A ce titre, conformément aux dispositions combinées des articles 164, 165, 166 et 167 de la Loi n°2012-31 du 31 décembre 2012, modifiée portant Code général des Impôts, cette « allocation forfaitaire mensuelle pour charges de téléphonie mobile » est un revenu imposable.
 
En exonérant cette allocation par une simple lettre administrative, le ministre des Finances et du Budget s’est non seulement rendu coupable de violation de la constitution (article 67) et de la loi (CGI), mais il a consacré une rupture fondamentale du principe d’égalité des citoyens devant l’impôt. La violation de la Constitution consiste dans le fait qu’il appartient à la loi votée par la seule Assemblée Nationale de fixer les règles concernant l’assiette, le taux et les modalités de recouvrement des impositions de toutes natures.
 
Sous ce rapport, il est évident qu’il n’appartient pas au Ministre des Finances et du Budget, ni même au Président de la République, de dire par un acte réglementaire ce qui est imposable ou ce qui est exonéré. C’est pour cette raison certainement que le ministre, mal à l’aise après mon interpellation, a cherché à se réfugier dans les dispositions de l’article 167-4° du Code général des impôts. Mais cette démarche met à nu sa mauvaise foi. Car s’il est clair que l’allocation en question est exonérée par la loi, comme l’a soutenue le ministre Abdoulaye Daouda Diallo, à quoi bon prendre un arrêté pour définir son régime d’imposition ?

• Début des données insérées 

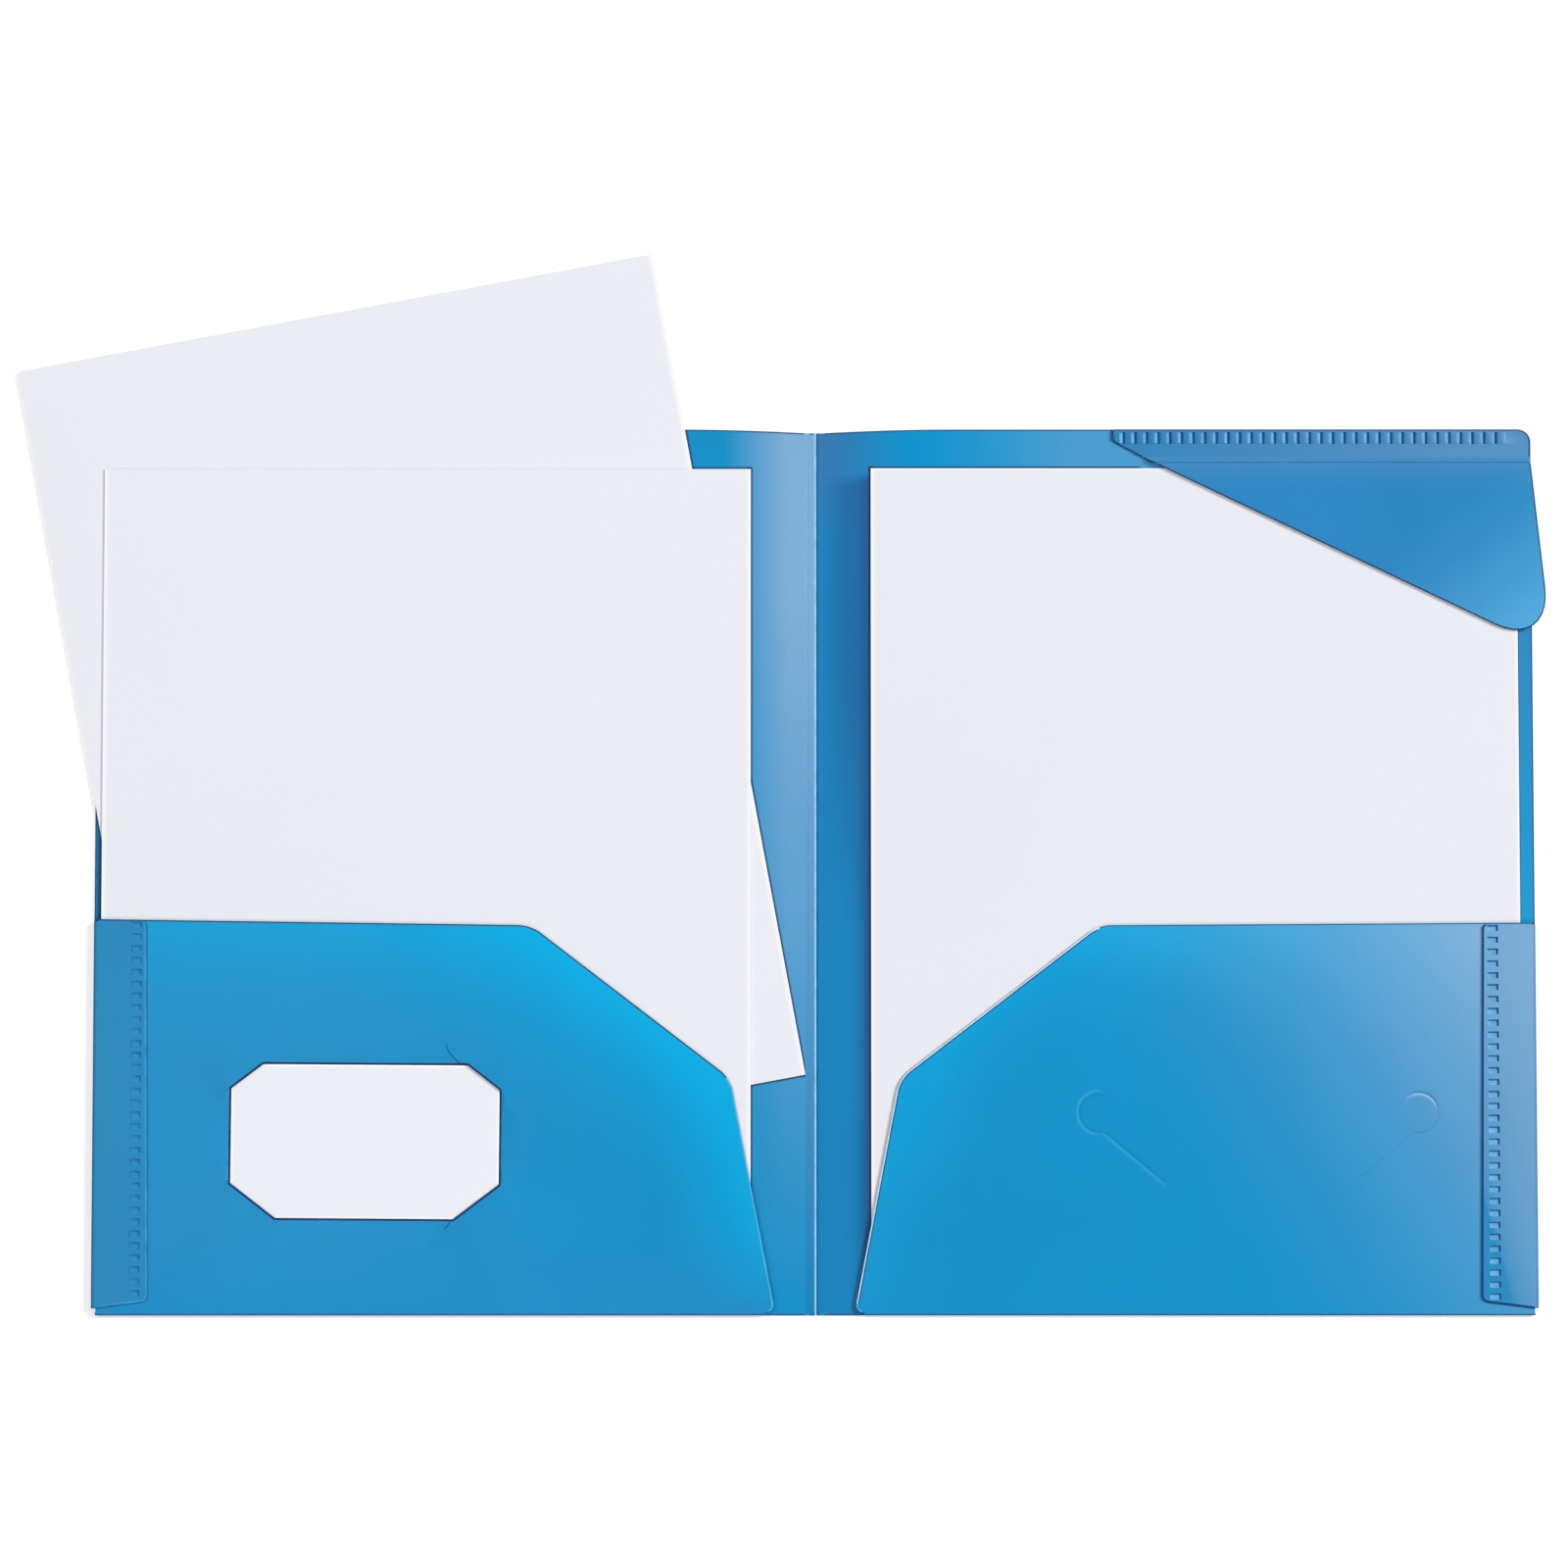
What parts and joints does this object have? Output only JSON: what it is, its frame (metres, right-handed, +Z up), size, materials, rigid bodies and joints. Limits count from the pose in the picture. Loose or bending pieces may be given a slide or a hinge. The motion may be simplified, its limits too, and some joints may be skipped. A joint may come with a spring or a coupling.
{
  "type": "four pocket folder",
  "caption": "Translucent blue folder lying open, with a pocket, a welded side tab and card slits on each side, a corner flap, letter sheets and a blank card.",
  "frame": {"origin": "middle of the spine strip, on the outer face that lies on the table when the folder is open", "axes": "+X to the right across the open folder, +Y towards the folder's top edge, +Z up from the table"},
  "size_m": [0.5107, 0.3542, 0.0037],
  "materials": {
    "cover_film": "translucent blue polypropylene film, fine satin grain",
    "spine_film": "translucent blue film, scored along both creases and down the middle",
    "fold_film": "translucent blue film turned round a soft fold",
    "pocket_film": "translucent blue film, lighter where paper lies behind it",
    "tab_film": "translucent blue film, pressed into weld marks",
    "flap_film": "translucent blue film, satin",
    "paper": "plain white office paper",
    "card_stock": "smooth white card, blank"
  },
  "bodies": {
    "back_cover": {"back_cover": "cover_film", "right_bottom_fold": "fold_film", "right_side_fold": "fold_film", "right_pocket_panel": "pocket_film", "right_side_tab": "tab_film", "flap_weld_strip": "tab_film"},
    "spine": {"spine_strip": "spine_film"},
    "front_cover": {"front_cover": "cover_film", "left_bottom_fold": "fold_film", "left_side_fold": "fold_film", "left_pocket_panel": "pocket_film", "left_side_tab": "tab_film", "business_card": "card_stock"},
    "corner_flap": {"corner_flap": "flap_film"},
    "left_front_sheet": {"left_front_sheet": "paper"},
    "left_tilted_sheet": {"left_tilted_sheet": "paper"},
    "right_sheet": {"right_sheet": "paper"}
  },
  "joints": [
    {"name": "spine_fold", "type": "hinge", "parent": "back_cover", "child": "spine", "pos_m": [0.0025, 0, 0.0005], "axis": [0, 1, 0], "range_deg": [0, 90]},
    {"name": "cover_fold", "type": "hinge", "parent": "spine", "child": "front_cover", "pos_m": [-0.0025, 0, 0.0005], "axis": [0, 1, 0], "range_deg": [0, 90]},
    {"name": "flap_fold", "type": "hinge", "parent": "back_cover", "child": "corner_flap", "pos_m": [0.17, 0.1371, 0.00155], "axis": [-1, 0, 0], "range_deg": [0, 180]},
    {"name": "left_front_sheet_slide", "type": "slide", "parent": "front_cover", "child": "left_front_sheet", "axis": [0, 1, 0], "range_m": [0, 0.135]},
    {"name": "left_tilted_sheet_slide", "type": "slide", "parent": "front_cover", "child": "left_tilted_sheet", "axis": [-0.184, 0.9829, 0], "range_m": [0, 0.1]},
    {"name": "right_sheet_slide", "type": "slide", "parent": "back_cover", "child": "right_sheet", "axis": [1, 0, 0], "range_m": [-0.015, 0.003]}
  ],
  "couplings": [
    {"joint": "cover_fold", "follows": "spine_fold", "ratio": 1}
  ]
}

L’article 167-°4 du Code général des impôts invoqué par le Ministre dispose : « sont exonérées de l’impôt les indemnités et primes spéciales destinées à assurer le remboursement de frais forfaitaires, dans les limites fixées par le ministre chargé des Finances. ».

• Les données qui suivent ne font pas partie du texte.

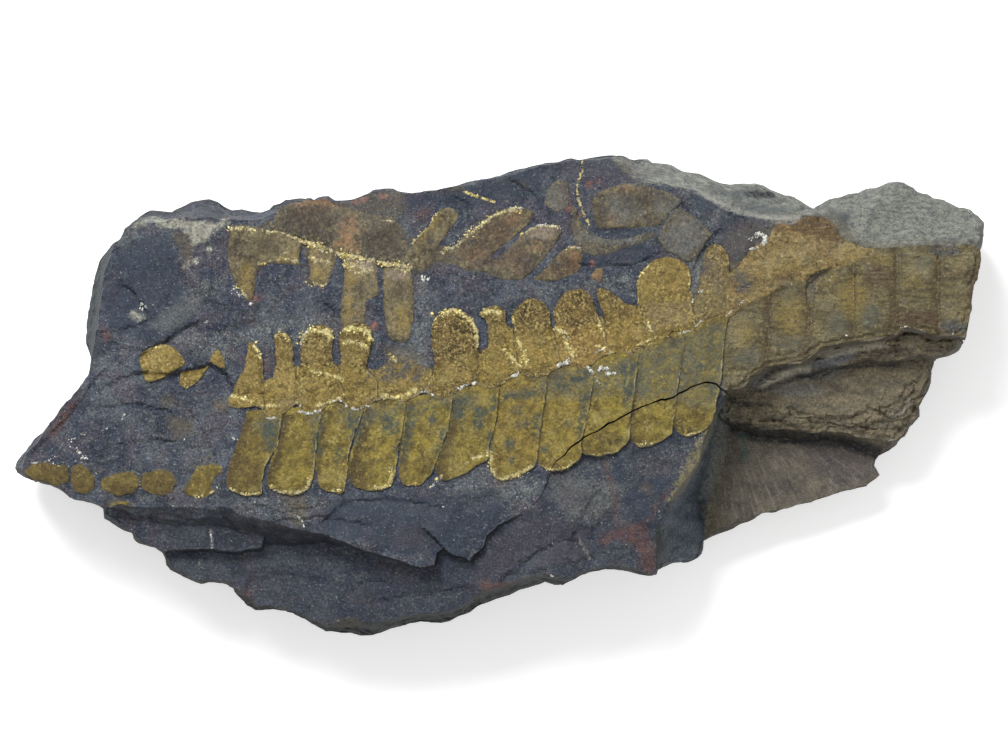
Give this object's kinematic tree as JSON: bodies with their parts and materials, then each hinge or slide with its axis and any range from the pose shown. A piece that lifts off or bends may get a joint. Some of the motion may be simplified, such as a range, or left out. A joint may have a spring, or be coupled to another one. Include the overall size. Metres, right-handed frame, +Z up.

C’est en conséquence de cette disposition que le Ministre de l’Economie et Finances a pris l’arrêté n°012914 MEF/DGID du 31 juillet 2013 portant évaluation des avantages en nature compris dans la base de l’impôt sur le revenu pour, en son article 1er, fixer forfaitairement le montant à 10.500 FCFA pour l’eau, 30.200 FCFA pour l’électricité et 67.500 FCFA pour le téléphone, entre autres…
 
Ce même arrêté précise, en son article 3, que « Toute indemnité en argent représentative d’avantages en nature doit être intégralement comprises dans la base de l’impôt sur le revenu, la présente évaluation (article 1er) ne pouvant être retenue en ce cas ». Ironie du sort, cet arrêté porte, pour le compte du ministre de l’Économie et des Finances, la signature de monsieur Abdoulaye Daouda DIALLO, alors ministre délégué au Budget. Triste !

Ces allocations pour charge de téléphonie ont toujours été ainsi conçues par la doctrine fiscale. C’est en foi de cette claire lecture de la loi et de la doctrine que d’importants redressements fiscaux, assortis de pénalités et majorations, sont régulièrement opérés par les services de la DGID à l’encontre des entreprises privées qui ont omis d’imposer ces allocations de téléphonie pour des montants largement inférieurs à ceux octroyés à quelques agents de l’État et à la clientèle politique.
 
2020 est annoncée par le gouvernement comme l’année d’une traque fiscale massive pour porter le taux de pression fiscale à 17,7%. Avec vos pratiques monsieur le ministre, vous aggravez l’injustice fiscale en protégeant les hauts revenus politiques et administratifs (ministres, députés, DG, hauts fonctionnaires, HCCT et CESE…) pour ne faire supporter le fardeau qu’aux petits salariés et quelques entreprises.
 
Le problème, monsieur le ministre, c’est que votre département est coutumier de tels forfaits et je vous avais déjà interpellé sur des cas similaires lors du vote de la première LFR au mois de juin 2019.
 
Monsieur le ministre Abdoulaye Daouda DIALLO a manifesté sa volonté de discuter de ces questions avec moi et j’y souscris entièrement. Seulement, la tribune de l’assemblée ne s’y prête guère avec un temps d’intervention de 3 à 5 minutes maximum par député, doublé d’un refus systématique de la majorité pour un second tour de parole.
 
Comme toujours, je me mets à la disposition des médias pour un débat public qui nous permettrait, sur ces questions comme sur d’autres, tels que la dette, la gestion des ressources naturelles, l’investissement, les grands chantiers… d’édifier les citoyens sénégalais sur la nébuleuse gouvernance actuelle du Sénégal.»